On 10 Feb 2009, at 12:24 am, Gregg Reynolds wrote:
My bad, I restate: a value cannot be both static and dynamic.
It's not clear what you mean here, but in what sense are "static" values not a subset of "dynamic" ones?
Or an object and a morphism.
Crack open any book on category theory and you will discover that an object CAN be a morphism. Not only can the morphisms of one category be objects of another, but you can build a category where the objects and the morphisms are the same things.
Or an element and a function.
An element of _what_? Functions can be elements of sets. Mathematicians routinely deal with function spaces. If you mean that F : S -> S cannot be an element of S, then if you mean a set theoretic function, no, but a Scott domain *can* contain the continuous functions over itself.
Sure, you can treat a morphism as an object, but only by moving to a higher (or different) level of abstraction.
False as a generalisation about mathematics. False about functional programming languages, the very essence of which is treating functions ("morphisms") as values ("objects") exactly like any other values.
That doesn't erase the difference between object and morphism.
There is no intrinsic difference between objects and morphisms. It's what you DO with something that makes it an object or a morphism (or both).
If you do erase that difference you end up with mush. getChar / looks/ like an object, but semantically it must be a morphism.
getChar is an element of an abstract data type in Haskell. PERIOD. Since a morphism is characterised by its source and target objects, and since getChar is not so characterised, in what sense is getChar a morphism? *Within Haskell*, getChar is just some value. For all you or I can tell to the contrary, it might be the letter 'G' or a JPEG image of the planet Mars. It's only as part of a whole system of IO primitives in the context of Haskell that the value is interpreted as a description of the "read a character from standard input" action.
But it can't be a function, since it is non-deterministic.
No it isn't. getChar is perfectly deterministic. Whenever you ask for the value of getChar, you get the *same* value. Evaluating getChar does no input whatever. If you compute map (\_ -> getChar) [1..n] you get a list containing n copies of the value of getChar, and NO INPUT WHATSOEVER happens.
So actually the logical contradiction comes from the nature of the beast.
There is no logical contradiction because you have mistaken the nature of the beast.
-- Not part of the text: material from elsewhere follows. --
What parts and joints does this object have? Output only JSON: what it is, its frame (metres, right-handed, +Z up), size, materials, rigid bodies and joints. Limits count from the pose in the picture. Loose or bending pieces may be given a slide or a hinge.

Another reason it's confusing to newcomers: it's typed as "IO Char", which looks like a type constructor.
Surely "IO" and "Char" are type constructors, and "Char" and "IO Char" are types.
One would expect getChar to yield a value of type IO Char, no?
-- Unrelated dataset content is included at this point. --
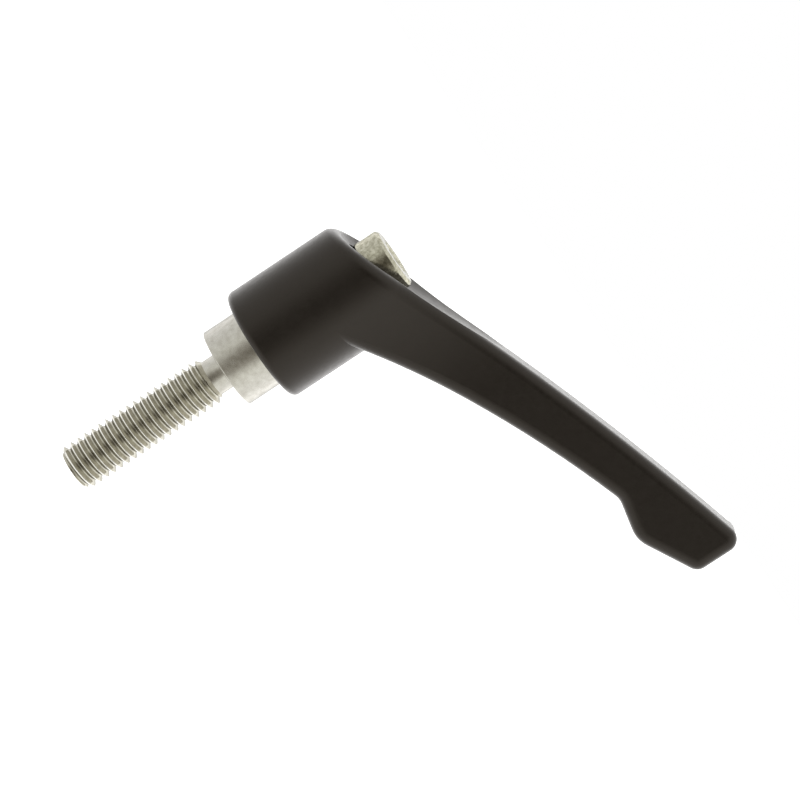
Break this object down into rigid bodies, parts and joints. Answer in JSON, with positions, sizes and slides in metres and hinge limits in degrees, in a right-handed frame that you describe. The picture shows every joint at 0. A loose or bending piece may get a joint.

Yes, that's EXACTLY what it does. The only thing the expression (getChar) ever gives you is an (abstract) value of type IO Char.
But it delivers a Char instead.
No it doesn't. getChar delivers, always and only, a value of type IO Char. Call that value Gamaliel. When Gamaliel is *performed* by the Haskell environment, *then* a character is read (the action) and returned. But it's Gamaliel that delivers a Char, not getChar.
This is way confusing.
Composer (Haskell program) writes score (computes getChar). Performer (Haskell environment) sings score (performs Gamaliel). Sound happens (a character is read).
So I take "type IO foo" to mean "type foo, after a side effect".
No. Mistake not: there COULD be a type system not unlike that. Look up "effect systems". Haskell's is not one of them. By the way, (return 'x') has type IO Char, but never has any side effects. Type "IO foo" can be usefully read as meaning "descriptions of actions that when carried out also yield a value of type foo".
In a sense "getChar :: IO Char" isn't even a true type signature.
Yes it is. It is exactly and perfectly true. Have you actually read the classic paper "How to declare an imperative", P. Wadler, ACM Computing Surveys 29, 3 (1997). For me, this was more helpful than any tutorial on monads and monadic I/O that I ever read.